Oh, what a wonderful day. That little eaglet is almost twenty-four hours old. Let’s all wish it a long and healthy life.

Thank you for joining me and thanks to the KNF Eagle Streaming Cam. That is where I got my scaps. And thank you to Wikimedia Commons.


  1. Carla Strout says:

    Found your blog this morning. I watch Jackie and Shadow, Big Bear Valley Bald Eagles. Today is supposed to be pip day, but the past two days, parents have been very distracted and leaving the nest and eggs uncovered for sometimes a few hours! They are both still incubating, but no more sticks or fluff have been brought to the nest. Do you think the eggs could be viable still? Since Jackie laid, they have both been as normal as they always have been. Like I stated, this started happening 2 days ago. Thank you, Carla Strout 02/15/2023

    1. Good Morning Carla, Thank you for your comment and so glad you found Bird World! I have seen eggs left uncovered for longer and in colder weather. A good example is Milda the White Tailed Eagle in Drube County, Latvia. Hers were left for at least 5 hours straight – she was starving, had lost her mate and hadn’t eaten for 8 days.
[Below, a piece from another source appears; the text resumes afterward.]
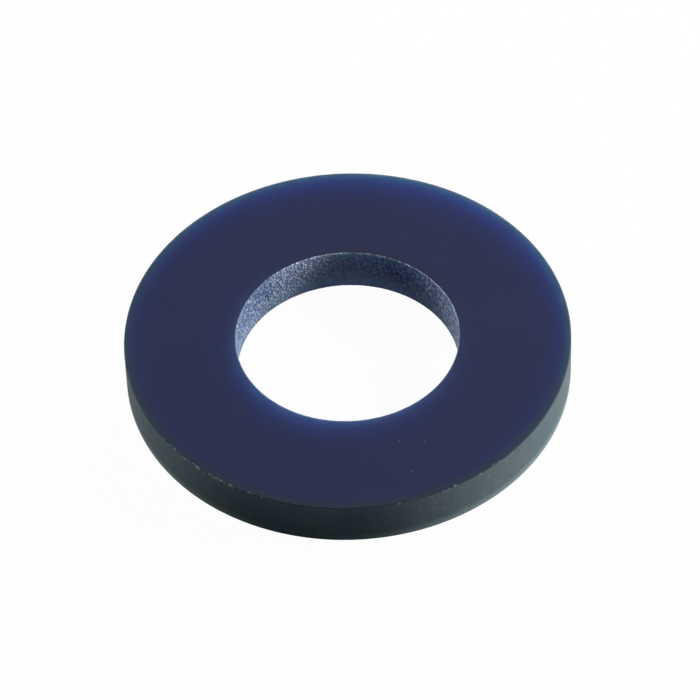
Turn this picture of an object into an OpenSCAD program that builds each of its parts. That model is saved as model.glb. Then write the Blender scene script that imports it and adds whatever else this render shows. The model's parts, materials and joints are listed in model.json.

The two eggs hatched. They died of starvation – it was a terrible year for that WTE but we learned lots. I have hope for those eggs of Jackie and Shadow. I believe they were disturbed by the more than 20 earthquakes around Big Bear on Saturday, Sunday, and Monday. One was 2.0 and could be felt by humans; the eagles would feel the others. Well, that is my theory at least. I am hopeful..The couple have had unviable eggs before and they could also have a second clutch if something has happened.